A top aide to Mr. Adams, Ingrid Lewis-Martin, recently called on the federal government to “close the borders.” Mr. Adams sought to distance himself from those comments on Tuesday, reiterating his position that the border should not be closed, but that migrants should be sent to other cities.

Separately, a neighbor provides sanctuary for those who identify as witches…

10 thoughts on “The sanctuary is full

  1. Phil, please…you seem to be driving a wedge between “native-born” New Yorkers and “migrants.” They are all American citizens, no?

    • Here is fake interview (humor) with Bjarne Stroustrup that emphasizes computer scientists’ concerns with C++. A quote from it: “Well, one day, when I was sitting in my office, I thought of this little scheme, which would redress the balance a little. I thought ‘I wonder what would happen, if there were a language so complicated, so difficult to learn, that nobody would ever be able to swamp the market with programmers?’ Actually, I got some of the ideas from X10, you know, X windows.” https://www.hpmuseum.org/forum/thread-820-post-6166.html This is short version. Long version is that in reality C++ is not a commercial language but one designed by a committee. If you read Ayn Rand’s Fountainhead then description of architectural commissions there is how features are added to C++. Lately C++ committee is playing catch up with commercial languages such as Java and C++

  2. When this is over, sending migrants to New York will prove to be one of the best all-time political moves.

    And Adams helped make it even more disastrous by not being able to see even one step ahead.

    – First he welcomed the migrants, saying they had space for everyone who wanted it.

    – Then he let the number of migrants hit an uncomfortable number before telling them not to come. So he both “destroyed” (his word) the city and received the shame of revealing his position was wrong.

    – Now he’s doing the perfectly reasonable/predictable thing, and asking the judge “maybe we don’t offer unlimited free housing to third world workers in the most expensive city in the country?

    – While still saying “We want them to come, but just not come here”

    Other blue cities will soon realize they shouldn’t do what NY is no longer to do.

    Eric Adams should have seen every step of this earlier. There’s basically no limit to the number of migrants who want to live somewhere better, and he should have realized he was beaten on day 1.

    Maybe Biden will learn something similar. (Isn’t Kamala leading this?)

    • “Eric Adams should have seen every step of this earlier.”

      Ewic Adams doesn’t seem vewy bwight.
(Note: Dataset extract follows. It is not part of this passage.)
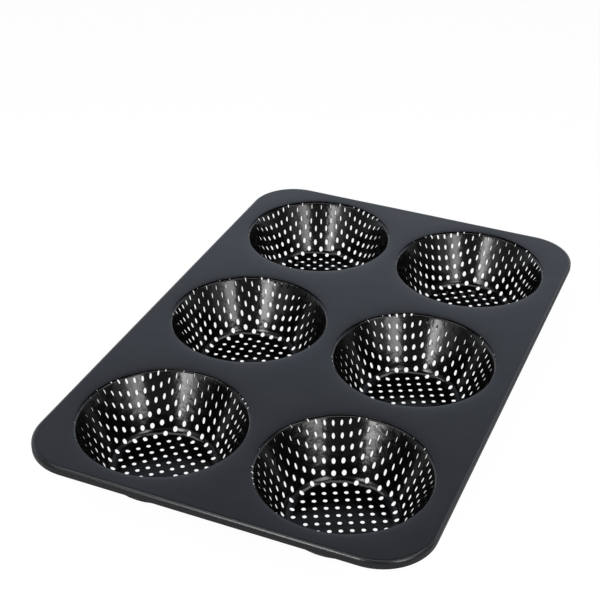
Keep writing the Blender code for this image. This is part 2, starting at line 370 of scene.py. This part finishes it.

The trouble is that voters are even dumber. They won’t follow the chain of events of the last 10, 20, or 40 years; there will be no accountability for any of the stupidity, any of the lies, or any of the destruction: they’ll just continue to vote D, vote destruction, while preening about how “Trump voters are dumb.”

      (not to say that Mr. Trump’s personality and behavior don’t leave a lot to be desired, but “America First” should be table stakes, not a unicorn, in American politics.

    • David: “the border should not be closed, but that migrants should be sent to other cities,” is Eric Adams’s most confusing statement. NYC prides itself on being the richest city. If they believe that other cities are poorer, why do they think that other cities can afford to do what they can’t? The cost of an apartment in Detroit is lower than the cost of an apartment in NYC, of course, but that’s only because Detroit is not as rich as NYC. Relative to total wealth, housing in NYC is probably cheaper than in any other American city.